Blogging the National Football League, Blogging the NFL

As I mentioned back on June 8, Congress today heard the testimony of aging NFL retirees who said that playing professional football left them with broken bodies, brain damage and empty bank accounts. Chicago Bears Hall of Fame head coach Mike Ditka was among those retired players who told a sympathetic House Judiciary subcommittee tales of multiple surgeries, dementia and homelessness, all while trying to fight through the red tape of the National Football League and the NFL Players Association’s disability system.

Lawmakers say the players from the ’50s, ’60s and ’70s laid the groundwork for the popularity of the NFL, a billion-dollar industry, and should be treated better. These same lawmakers might get involved if a better pension and disability system isn’t created. Of course, the NFL and the NFLPA say pensions are improving and there’s no need for Congress to step in. Pensions are improving, this is true.
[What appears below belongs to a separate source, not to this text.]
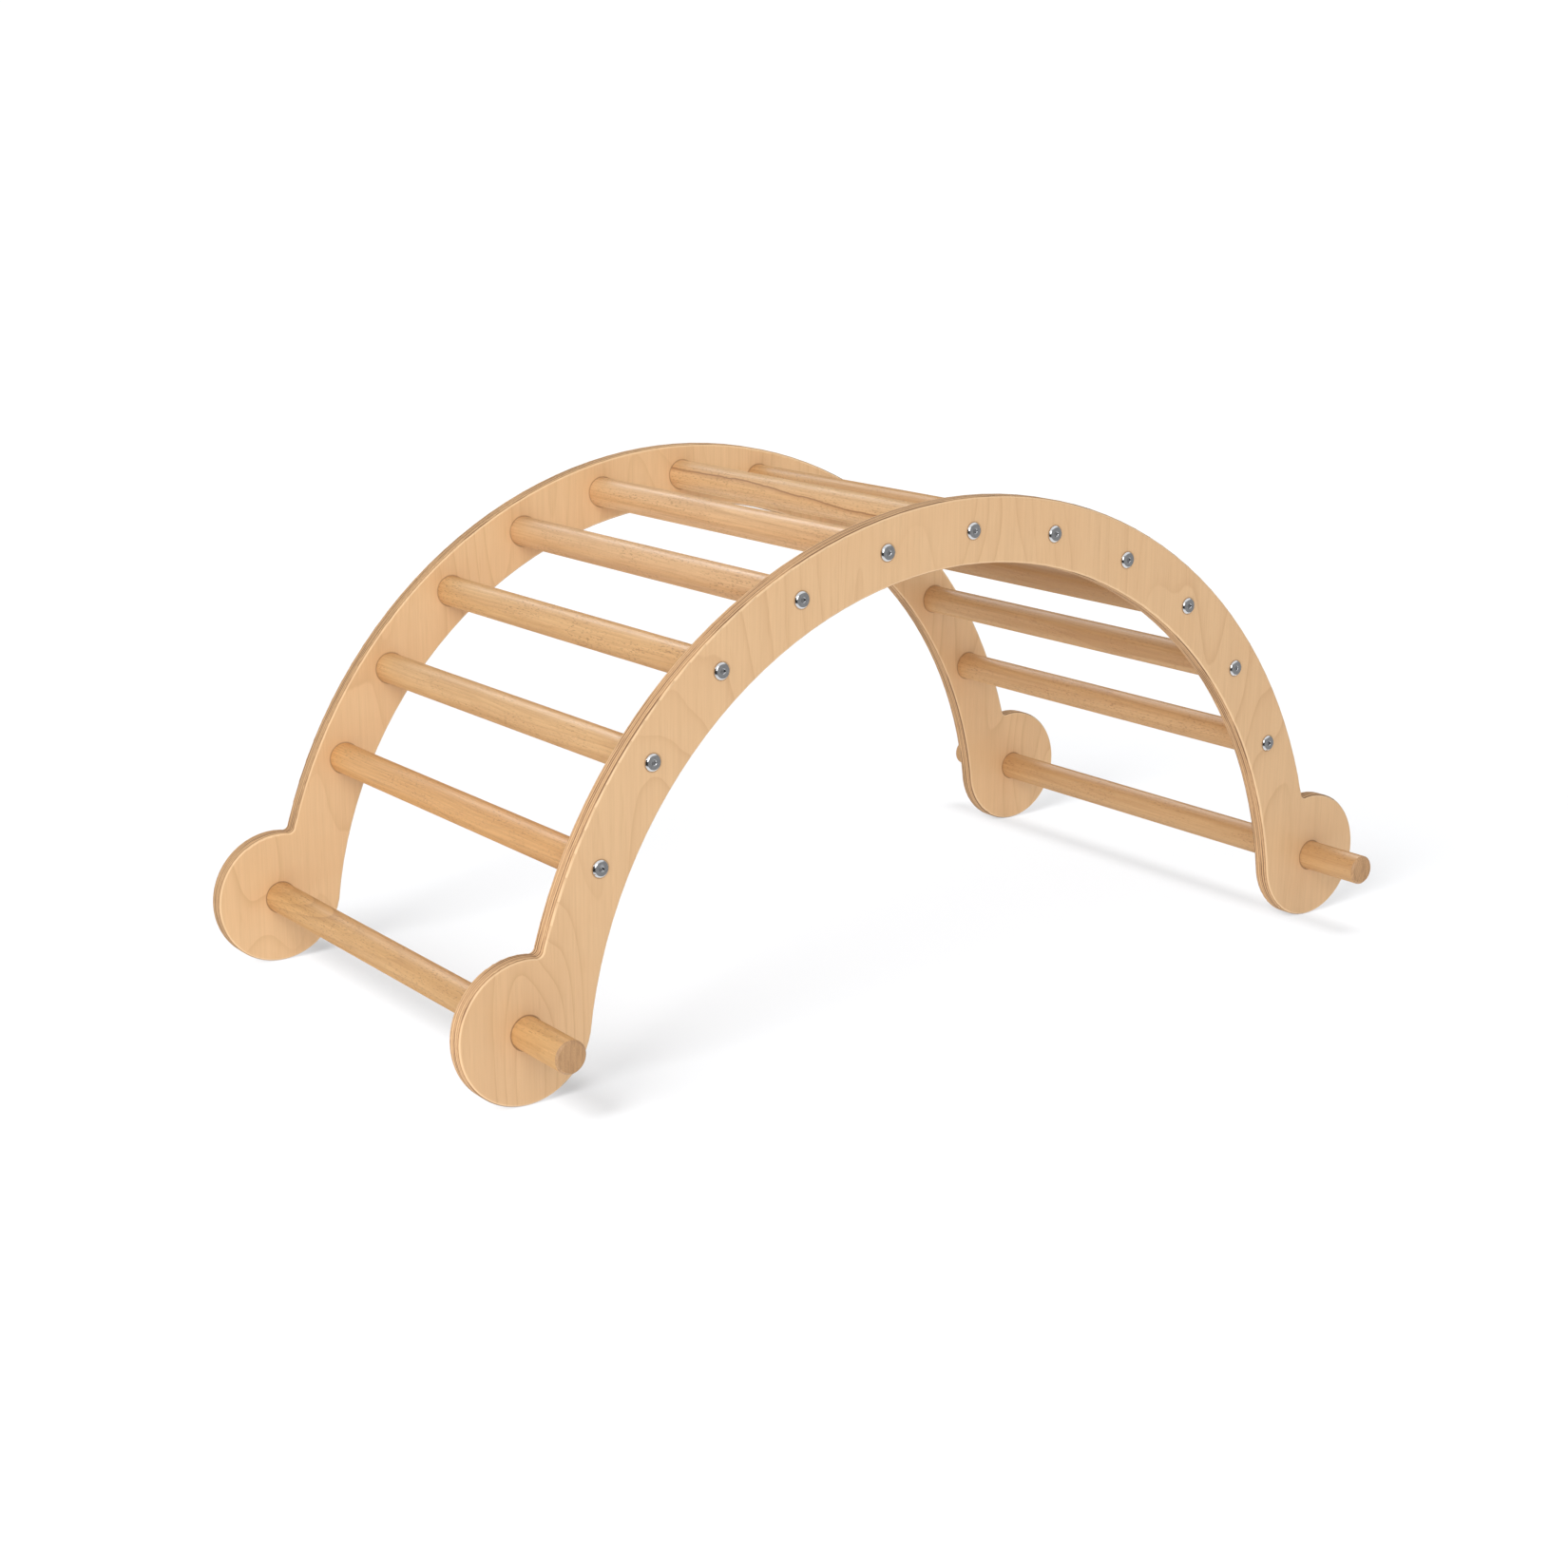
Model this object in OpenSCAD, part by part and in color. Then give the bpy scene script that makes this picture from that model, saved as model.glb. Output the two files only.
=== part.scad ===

But by how much are they improving?

Last week, the NFL and NFLPA agreed to allow any former player who qualified as disabled under the Social Security system to be considered as disabled under the NFL/NFLPA system. This is a step in the right direction, but retired football players have been openly critical of the NFL and the players’ union over the amount of money older retirees get from a $1.1 billion fund set aside for disability and pensions. Let’s look at the numbers. The league says $126 million a year goes into pension and post-career disability benefits for retired players and their families. The accounts pay out $60 million a year to those players, $20 million of it for disability payments. But only 317 out of more than 10,000 eligible players are getting disability payments out of that fund. Lawmakers zeroed-in on the fact that the players’ union only represents active players, not retired players. This is a problem. The union and the NFL owners decide who sits on the panels that determine whether retired players get disability payments. NFL and NFLPA reps noted that the benefits in the disability and pension systems are set through collective bargaining negotiations between the players and the owners. Apparently, many of the players who now complain about their pensions did not view pension benefits as a priority when they were playing, and did not agree to make sacrifices in bargaining to improve either their pensions or the pensions of those who came before them. So, they’re getting what they deserve?

In the most recent collective bargaining agreement, payments from the pension fund were raised by 25 percent for players who retired before 1982 and 10 percent for those who retired after 1982. Again, these are at least steps in the right direction. The retired players need to answer for their lack of action when they were playing. And the NFL and NFLPA need to understand the role these players have had in the history of the game and continue to improve benefits.